Re: Subtractor

Matthias J. Sax Tue, 25 Sep 2018 14:05:46 -0700

`Substractor` in only needed for KTable aggregations.

For `KStream` aggregations it's not needed: for this case, each window
is materialized into one row of the result KTable and just updated with
the `Aggregator` for each incoming record (ie, corresponding to key --
and timestamp, for windowed-aggregation).


Note, that for `KStream` each record is a *fact*.
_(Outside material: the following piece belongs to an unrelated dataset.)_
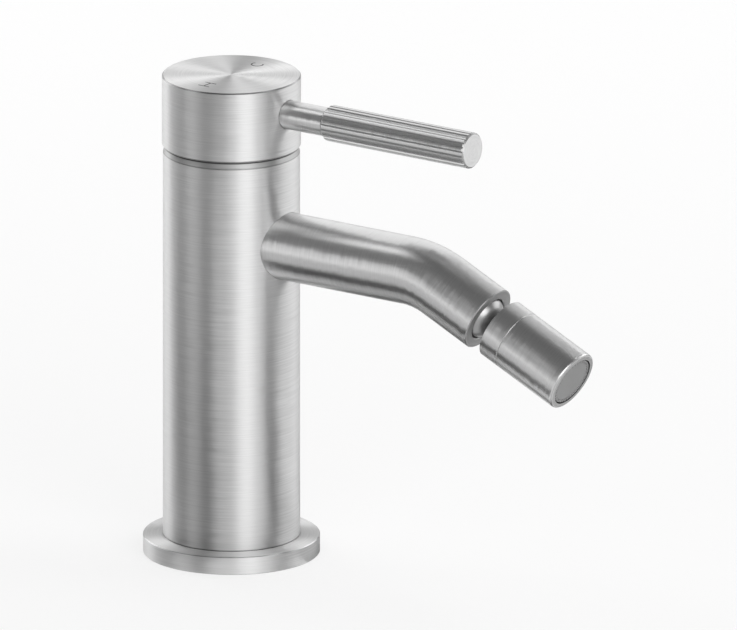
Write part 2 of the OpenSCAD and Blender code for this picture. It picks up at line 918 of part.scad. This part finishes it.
base_flange();
deck_gasket();
inlet_block();
hot_inlet_tube();
cold_inlet_tube();
body_shell();
valve_manifold();
manifold_orings();
cartridge_base();
base_seals();
fixed_disc();
moving_disc();
disc_carrier();
cartridge_housing();
cartridge_rotor();
stem_pin();
cartridge_stem();
cartridge_nut();
trim_ring();
handle_cap();
cap_grub_screw();
lever_pin();
lever_grip();
spout();
seat_oring();
ball_seat_ring();
swivel_ball();
socket_ring();
nozzle_collar();
sleeve_oring();
nozzle_sleeve();
aerator_washer();
flow_regulator();
aerator_housing();
aerator_screen();
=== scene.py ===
"""Looks of the bidet mixer: camera, floor and lamps first, then each piece in the order
in which the mixer is put together, from the deck up and then out along the spout.
All lengths are in metres, in the frame of the solids: +Z up, the spout along -Y."""

import json
import math

import bmesh
import bpy
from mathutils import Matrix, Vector


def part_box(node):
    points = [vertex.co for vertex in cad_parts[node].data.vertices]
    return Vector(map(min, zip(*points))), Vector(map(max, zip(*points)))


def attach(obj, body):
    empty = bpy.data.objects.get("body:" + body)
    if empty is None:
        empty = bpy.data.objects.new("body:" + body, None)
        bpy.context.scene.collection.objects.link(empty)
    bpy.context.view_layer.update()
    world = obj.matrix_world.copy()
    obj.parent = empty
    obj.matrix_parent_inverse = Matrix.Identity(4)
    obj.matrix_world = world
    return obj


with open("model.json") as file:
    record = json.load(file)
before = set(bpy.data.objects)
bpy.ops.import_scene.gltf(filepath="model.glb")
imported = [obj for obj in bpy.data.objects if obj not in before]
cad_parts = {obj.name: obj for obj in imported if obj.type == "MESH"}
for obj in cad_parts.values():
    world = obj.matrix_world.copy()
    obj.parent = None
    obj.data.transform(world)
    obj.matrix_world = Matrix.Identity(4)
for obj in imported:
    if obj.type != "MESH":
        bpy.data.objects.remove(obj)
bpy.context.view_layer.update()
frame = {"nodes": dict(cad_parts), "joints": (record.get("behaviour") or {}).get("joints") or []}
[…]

For KTable aggregations it works differently, because a KTable does not
store immutable facts, but can be update over time. This implies, that
if record in the "base" KTable is updated, it's old value must be
removed from the result KTable while the new value must be added to the
result KTable. The `Subtractor` is used for the former.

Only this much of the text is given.